É possível tratar endocardite em casa?
Fernanda Tessari | Vitor Rosa
O tratamento da endocardite infecciosa inclui a administração de antibióticos por um período de tempo prolongado, sendo frequentes internações hospitalares durante 6 semanas até que se complete a terapia. Entretanto, discute-se a factibilidade de alternativas de tratamento domiciliar visando tanto a redução de custos hospitalares, quanto a possibilidade de alta mais precoce e consequente redução de outras complicações associadas à internação.
Assim, surge a possibilidade de antibioticoterapia parenteral ambulatorial, em que inicia-se a administração de antibióticos intravenosos durante a internação, em geral por pelo menos 2 semanas, e o término do tratamento é realizado após alta hospitalar com apoio de uma equipe multidisciplinar. Entretanto, para que um paciente seja considerado para esta estratégia, vários pontos devem ser levados em consideração:
- O paciente deve apresentar função cognitiva adequada, saúde mental preservada, rede de apoio social estruturada e viver a uma distância aceitável do hospital com possibilidade de deslocamento e contato telefônico;
- Devem ser excluídas complicações da endocardite infecciosa, como eventos embólicos, insuficiência cardíaca, abscessos ou aneurismas;
- O paciente não deve apresentar outras comorbidades que necessitem de hospitalização, como falências orgânicas, focos extra-cardíacos de infecção, hipertensão não controlada, envolvimento neurológico, etc.;
- Deve apresentar acesso intravenoso estável e sinais de boa resposta ao tratamento, como hemoculturas negativas, ausência de febre, queda de marcadores inflamatórios (contagem de leucócitos, PCR), função renal e hepática estáveis e ausência de coagulopatia;
- O eletrocardiograma não pode apresentar bloqueios atrioventriculares de 2º ou 3º grau ou outras arritmias e o ecocardiograma deve demonstrar redução da vegetação, com diâmetros abaixo de 10 mm e ausência de complicações paravalvares.
O paciente deve ser monitorizado com avaliação clínica, laboratorial, eletro e ecocardiográfica regularmente e a qualquer sinal de complicação ou resposta inadequada ao tratamento, deve ser novamente revertido para o tratamento hospitalar.
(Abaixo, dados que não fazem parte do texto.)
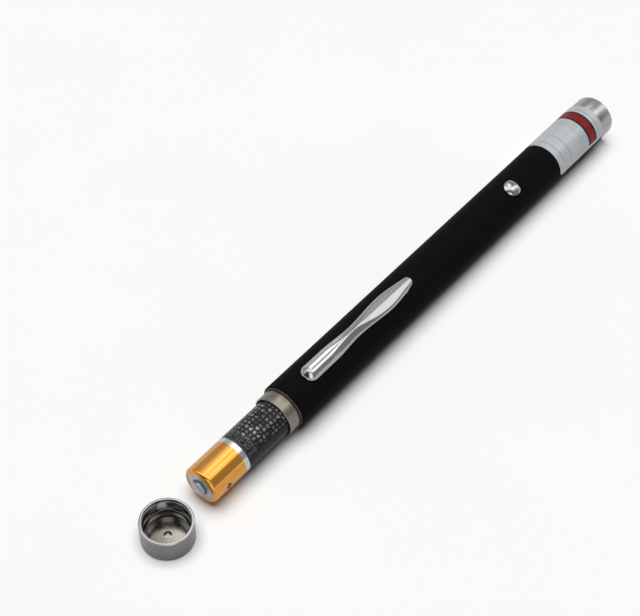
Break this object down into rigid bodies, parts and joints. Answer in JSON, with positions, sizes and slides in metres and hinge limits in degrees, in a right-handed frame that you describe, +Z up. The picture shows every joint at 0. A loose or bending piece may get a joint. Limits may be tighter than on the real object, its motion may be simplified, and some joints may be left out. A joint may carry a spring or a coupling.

Outro ponto de discussão, e ainda mais polêmico, diz respeito ao uso de antibioticoterapia oral para o tratamento da endocardite infecciosa ambulatorialmente. Em 2018 foi realizado o estudo Partial Oral versus Intravenous Antibiotic Treatment of Endocarditis (POET), que randomizou 400 pacientes adultos com endocardite do lado esquerdo do coração e hemoculturas positivas para Streptococcus, Enterococcus faecalis, Staphylococcus aureus ou Staphylococcus coagulase-negativo. Todos receberam ao menos 10 dias de antibioticoterapia intravenosa e metade deles completaram o tratamento com regime oral ambulatorialmente. Todos os pacientes apresentavam-se clinicamente estáveis, sem evidências de complicações clínicas e ao ecocardiograma transesofágico e com resposta satisfatória ao tratamento inicial. O estudo demonstrou que o tratamento parcialmente oral foi não inferior em termos de mortalidade em relação ao tratamento intravenoso contínuo.
Entretanto, o estudo apresenta várias limitações, como a inclusão apenas de 4 tipos de bactérias, a ausência de resistência bacteriana, mínima representabilidade de usuários de drogas intravenosas e ausência de endocardite do lado direito. Assim, a decisão pela transição para o tratamento oral deve levar em consideração as particularidades de cada paciente, incluindo o risco de complicações, efeitos adversos das medicações, risco de resistência microbiana e contexto socioeconômico, de modo a restringir tal estratégia apenas a casos minuciosamente selecionados.
Referência Bibliográfica
Pericàs, JM, Llopis, J, González-Ramallo, et al. Outpatient Parenteral Antibiotic Treatment (OPAT) for Infective Endocarditis: a Prospective Cohort Study From the GAMES Cohort. Clinical Infectious Diseases. doi:10.1093/cid/ciz030.
Iversen, K, Ihlemann, N, Gill, Su, et al. Partial Oral versus Intravenous Antibiotic Treatment of Endocarditis. New England Journal of Medicine. doi:10.1056/nejmoa1808312.